Today, business is perceived and evaluated inseparably from the value proposition it carries, and to overcome communication challenges, local players are interested in quickly and comprehensively catching up on what has been missed. In other words, they need high-quality PR.
Issues of reputation, positioning, and the overall information environment surrounding a company are what potential foreign investors or partners pay attention to. In this sense, literally every element of a business’s operations matters. Therefore, control over information flows, as well as work with data already published on various online resources, is becoming increasingly important. Where there is no control and no unified stream of information from the company itself, speculation comes to the fore—everything that can be perceived by partners and investors in a negative light. Reputation management is a separate area that all leading companies have embraced, and one that advanced Central Asian organizations are already beginning to focus on.

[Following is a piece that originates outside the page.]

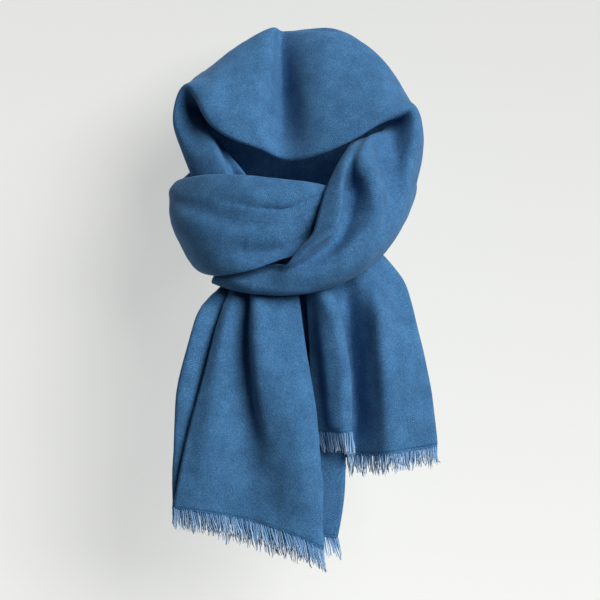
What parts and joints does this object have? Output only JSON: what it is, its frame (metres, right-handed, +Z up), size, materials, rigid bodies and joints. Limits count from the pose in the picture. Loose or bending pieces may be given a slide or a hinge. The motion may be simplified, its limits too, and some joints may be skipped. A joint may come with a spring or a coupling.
{
  "type": "oversized scarf",
  "caption": "Oversized woven scarf wound in a worn loop: a high swag behind the neck, a front crossing over the opening and frayed ends hanging in front.",
  "frame": {"origin": "the nape, on the inner face of the cloth behind the absent neck", "axes": "+X to the right as seen from in front, +Y to the back, +Z up; the ends hang in front, towards -Y"},
  "size_m": [0.3197, 0.2577, 0.6567],
  "materials": {
    "cloth": "napped twill, soft and matt",
    "yarn": "loose frayed yarn, matt"
  },
  "bodies": {
    "root": {"left_rise": "cloth", "hood_left": "cloth", "hood_middle": "cloth", "hood_right": "cloth", "right_sweep_upper": "cloth", "right_sweep_lower": "cloth", "under_band": "cloth", "cowl_right": "cloth", "cowl_left": "cloth", "left_round": "cloth", "back_wrap_left": "cloth", "back_wrap_middle": "cloth", "back_wrap_right": "cloth", "right_fall": "cloth", "tail_left": "cloth", "tail_right": "cloth", "fringe_left_front": "yarn", "fringe_left_middle": "yarn", "fringe_left_back": "yarn", "fringe_right_roll": "yarn", "fringe_right_panel": "yarn", "fringe_right_back": "yarn"}
  },
  "joints": []
}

At the same time, in creating a business identity, it is critically important to avoid blind copying. Making oneself known while preserving uniqueness, without adapting to a single “Western” or “Eastern” standard, is the key task facing any business that wants to be in demand. Finding precisely this balance will become the central focus in this area. The most successful outcomes of this process will shape not only the business landscape, but also the international perception of the entire subregion.
Ultimately, paradoxical as it may seem, even now one can confidently say that the future struggle for leadership among Central Asian business structures will be determined not only by performance indicators, but also by companies’ ability to present their achievements and justify why they are the ones worthy of trust.